The North Atlantic Treaty we’d signed with the Western European countries that had become effective in 1948 obligated us to come to the defense of those countries if any of them was invaded by the Soviets or, I suppose, somebody else, though I don’t know who that might be at the moment. In any case, Oppenheimer said we had made plans to defend the NATO countries using our tactical atomic weapons.
Oppenheimer seemed to think our European allies were pretty much in the dark about what detonating these tactical nuclear weapons in their countries for their “defense” would mean for them. He argued for more candor with them too.
It looked like the only one of those European countries that was going to have its own nuclear weapons was Great Britain. When our Atomic Energy Act of 1946 cut the British out of getting any more information from us about atomic energy, they’d decided to produce a nuclear bomb of their own. We had cut them off in spite of the fact that British scientists had been deeply involved in our Manhattan Project to develop the first bombs. Cutting them out now seemed weird.

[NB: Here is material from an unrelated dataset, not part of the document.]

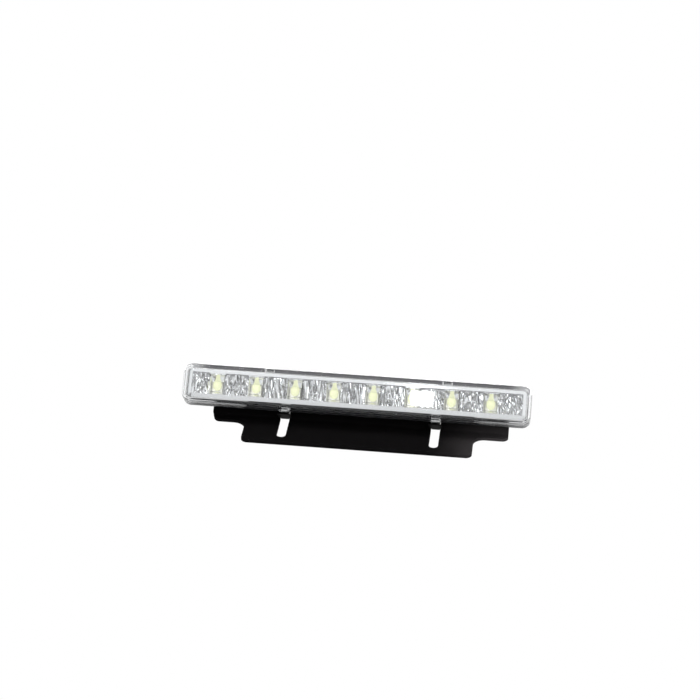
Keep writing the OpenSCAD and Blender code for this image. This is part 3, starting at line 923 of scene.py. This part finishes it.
def card_plan():
    """Strips of changing grey: upright ones to the left and right, level ones above and below.

    Each is (azimuth, elevation, width, height, grey); the first is one pale card below the front.
    """
    rng = np.random.default_rng(CARD_SEED)
    cards = [PALE_CARD]
    az = SIDE_FROM
    while az < SIDE_TO:
        wide = rng.uniform(*SIDE_WIDTHS)
        for side in (-1, 1):
            grey = DARK_GREY if DARK_FROM < az < DARK_TO else float(rng.choice(CARD_GREYS))
            cards.append((side * (az + wide / 2), rng.uniform(*SIDE_MIDDLES), wide, SIDE_HEIGHT, grey))
        az += wide + rng.uniform(*SIDE_GAPS)
    for side in (-1, 1):
        el = LEVEL_FROM
        while el < LEVEL_TO:
            high = rng.uniform(*LEVEL_HEIGHTS)
            cards.append((0.0, side * (el + high / 2), LEVEL_WIDTH, high, float(rng.choice(CARD_GREYS))))
            el += high + rng.uniform(*LEVEL_GAPS)
    return cards


def card_lines(middle, span):
    """Even lines over a card's span, in radians, close enough to follow the ball."""
    count = max(2, int(span / CARD_STEP) + 1)
    return np.radians(np.linspace(middle - span / 2, middle + span / 2, count))


def studio_cards():
    """Dark and grey strips on the ball, which the mirror shows and the camera doesn't see."""
    greys = {}
    for k, (az, el, wide, high, level) in enumerate(card_plan()):
        if level not in greys:
            greys[level] = glow_card(level)
        a, e = np.meshgrid(card_lines(az, wide), card_lines(el, high))
        ball = np.stack([np.sin(a) * np.cos(e), -np.cos(a) * np.cos(e), np.sin(e)], -1) * CARD_RADIUS
        ball[..., 2] += CARD_MIDDLE_Z
        mesh = bpy.data.meshes.new("card_%02d" % k)
        mesh.from_pydata(ball.reshape(-1, 3), [], grid_faces(*a.shape).tolist())
        mesh.materials.append(greys[level])
        card = bpy.data.objects.new("card_%02d" % k, mesh)
        bpy.context.scene.collection.objects.link(card)
        card.visible_camera = card.visible_diffuse = card.visible_shadow = False


studio_cards()


def flash_lights():
    """A small bright flash with a fainter one round it.

    They stand where the flat lens face mirrors them to the camera, over cup six. The way from the
    camera to that spot goes on with its y turned round, and the sizes grow with the distance.
    """
    spot, reach = Vector((30.3, 0.0, -0.4)), 700.0
    ray = (spot - TARGET - TO_CAMERA * DISTANCE).normalized()
    mirrored = Vector((ray.x, -ray.y, ray.z))
    grow = (DISTANCE + reach) / DISTANCE
    place = Vector(to_frame(spot + mirrored * reach))
    aim = Vector(to_frame(spot))
    for name, size, power in (("flash", (0.0102, 0.0068), 0.014), ("flash_halo", (0.0128, 0.0088), 0.0022)):
        soft_light(name, place, aim, (size[0] * grow, size[1] * grow), power)


flash_lights()
soft_light("key_light", (-0.5, -0.9, 0.9), (0, 0, 0), (0.6, 0.4), 12.0)
soft_light("fill_light", (0.8, -0.7, 0.1), (0, 0, 0), (0.5, 0.5), 4.0)
soft_light("back_light", (0.1, 0.9, 0.7), (0, 0, 0), (0.7, 0.4), 8.0)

In any case, the British had manufactured the necessary fissile material and successfully tested their own nuclear bomb in 1952, last year. They detonated it on a ship they had anchored off Australia. The ship disappeared.
It didn’t sound like Oppenheimer was entirely happy with the way things stood now in terms of American policy, did it? I could see how President Eisenhower might feel that our current policy was being criticized a little bit. Or maybe not. He had allowed the publication of Oppenheimer’s article. After all, it would just be another opinion by a scientist.